桑原 グランドメニューは年2回、それから季節メニューを年に6回変えていますが、それに加えて「手書きメニューを入れろ」と言っています。チェーンストアでは普通考えないのですが、「地産地消」メニューも積極的にやっていきたい。すでに40店ぐらいで始めているのですが、漁港から届いた旬の魚をお薦めとして手書きで書いて提供しています。これがお客さまにしっかり支持されている。魚種も数も型もバラバラだけど、何より新鮮でおいしい。マスマーチャンダイジングのバックボーンはしっかりと確立させたうえで、個店対応もできる柔軟性を持つ。チェーンストアの強みと、個人店の強みを兼ね備えて、いつもお客さまに良いものを出し続けていきたいと思っています。
–居食屋「和民」以外では、新業態「ごちそう厨房 饗の屋(きょうのや)」が昨年11月にオープンしました。

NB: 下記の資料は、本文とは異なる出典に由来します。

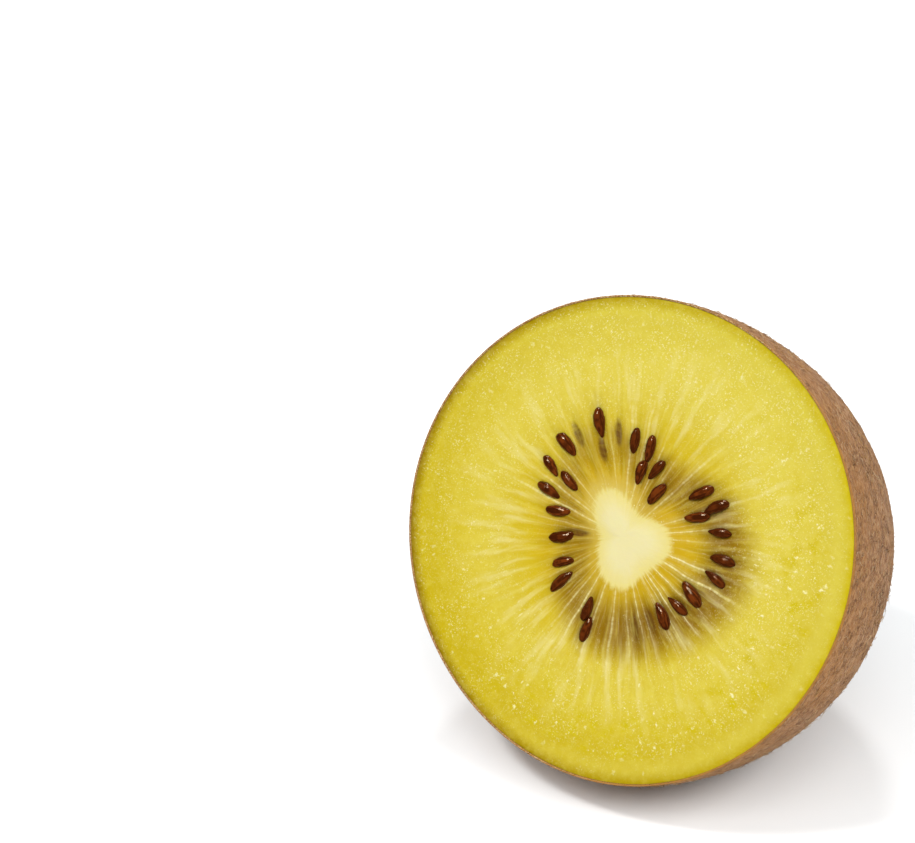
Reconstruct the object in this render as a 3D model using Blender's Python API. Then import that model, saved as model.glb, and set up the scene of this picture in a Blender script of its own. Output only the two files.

桑原 既存業態が厳しい状況を戦い抜く体質づくりを行うと同時に、将来のための種まきを始めています。「ごちそう厨房 饗の屋」はワタミとしては初めての郊外型ファミリーレストラン業態です。既存の居酒屋業態ではフォローできなかったマーケットにチャレンジしていきます。今後4年で55店舗、売上高55億円が目標です。居酒屋業態とファミリーレストラン業態両方のマーケットを軸にできれば、外食事業もさらなる成長戦略を描くことができます。
–ワタミの新たな挑戦ですね。
桑原 一人の外食マンとして、今の居酒屋の現状を危惧しています。このまま低価格競争ばかり加速させてしまっては、居酒屋もファストフードも変わらなくなってしまう。テーブルサービスを通して「豊かさ」や「楽しさ」を提供するのがわれわれの使命だし、求められているものだと考えています。不況が厳しい今だからこそ、本質・理念を大事に取り組んでいきたいという思いを強くしています。
●プロフィール
くわばら・ゆたか=1958年東京都出身。天ぷら屋と質屋を営み、いつもお客で賑わう家庭に育つ。自分の店を持つ開業資金のため78年に(株)すかいらーくに入社し、外食産業の可能性に開眼。98年にワタミフードサービス(株)(当時)入社。営業本部長、ワタミダイレクトフランチャイズシステムズ(株)取締役社長COO、ワタミフードサービス(株)代表取締役社長COOを経て、2009年6月にワタミ(株)代表取締役社長COOに就任。ワタミフードサービス(株)代表取締役社長COOを兼務する。
●企業メモ
ワタミ(株)(本社所在地=東京都大田区羽田1-1-3)創業=1984年4月/資本金=44億1028万円(2009年3月現在)/従業員数=正社員4029人(2009年4月現在)/店舗(外食事業)=居食屋「和民」「わたみん家」「T.G.I. Fridays」ほか8業態 合計641(2009年10月末現在)/公式サイト=http://www.watami.co.jp/
●事業内容
居食屋「和民」「わたみん家」を中心とする外食事業のほか、2004年には介護事業へ進出し「レストヴィラ」「レヴィータ」など44の有料老人ホームを開設(09年10月現在)し、既存施設約95%と高い入居率を維持している。また2002年から本格的な農場経営にも進出し、今年4月には8つめの有機農場を大分県臼杵市に新設する。環境への取り組みとしては、店で出た生ゴミを堆肥化した後、自社農場で使用し、収穫した食物を店で提供するリサイクルループの確立を目指す。6月には、居酒屋業界で先陣をきって農林水産省、環境省から認証を取得予定だ。